Renowned for its hunting, Montana provides the habitat. The Missouri River Breaks of the Fort Peck Area is no different. Elk and mule deer like to gather near the ridges of Fort Peck Lake, some quite large. White-tailed deer and pronghorn can be found as well. Big Horn Sheep can be harvested in the area. Whether it’s big game, waterfowl, predators like coyotes, or upland game birds, this area boasts some of the best in the state.
Hell Creek Formation
About 65 million years ago, the rugged Rocky Mountains rose and divided the coastal plains pushing the shoreline further east. In the warm and humid climate, sediment was deposited becoming what we know as the Hell Creek Formation. Dinosaur fossils are frequently found in the formation including Triceratops, Edmontosaurus, Pachycephasaurus, Ankylosaurus, and the Tyrannosaurus rex to name a few. The boundary between the Cretaceous Hell Creek Formation and the more recent Tertiary Union Formations provides evidence that an asteroid or gigantic meteorite struck the Earth about 65 million years ago.

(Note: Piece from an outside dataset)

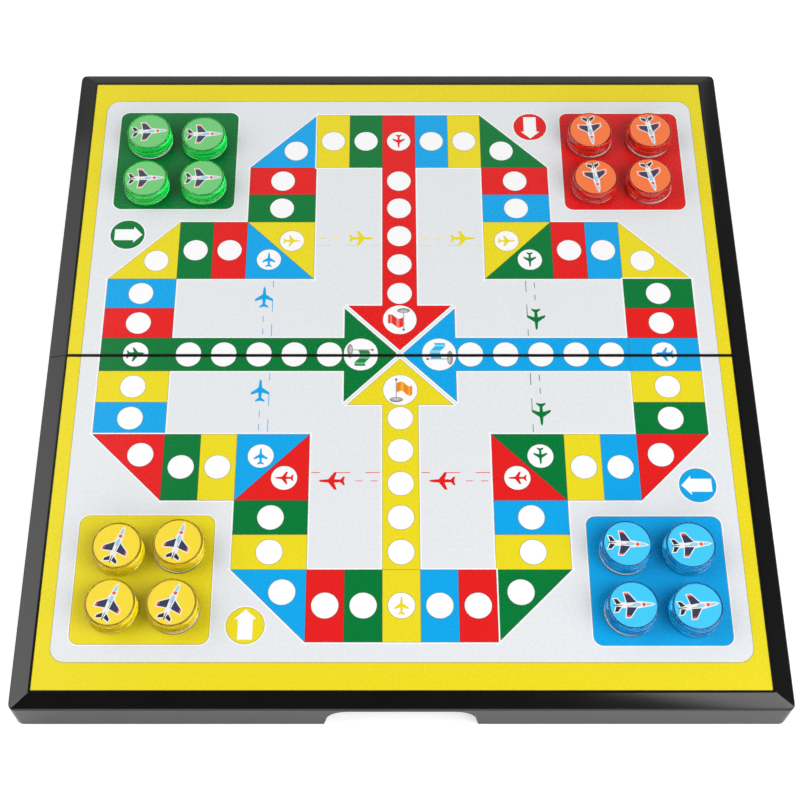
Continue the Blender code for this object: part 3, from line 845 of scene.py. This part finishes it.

Sleeping Buffalo Hot Springs
Soak in the only hot springs in the northern tier of Montana. Coming from a 3,200 foot deep well, 900 gallons of 108-degree water pumps through per minute to continuously heat a natural and chemical-free pool. The spring water contains beneficial minerals such as silica, sulfate, calcium, magnesium, sodium, potassium, and iron all advantageous for healing and health.
Bowdoin National Wildlife Refuge
A grass prairie region of the wide-open plains of north-central Montana. The Bowdoin National Wildlife Refuge spans 15,551 acres. It was established in 1936 as a migratory bird refuge. The birds flock to the cover and nesting areas provided by the saline and freshwater wetlands, native prairie, and densely planted shrubs. The Milk River supplies the refuge with most of its water through a system of canals. As you travel the 15-mile self-guided tour, expect to see waterfowl, shorebirds, birds of prey, grassland songbirds, beavers, muskrat, coyote, white-tailed deer, and pronghorn antelope. In the fall hunting season, the refuge allows the harvest of waterfowl and upland game birds with a permit. This sprawling landscape of diverse habitats is located seven miles east of Malta.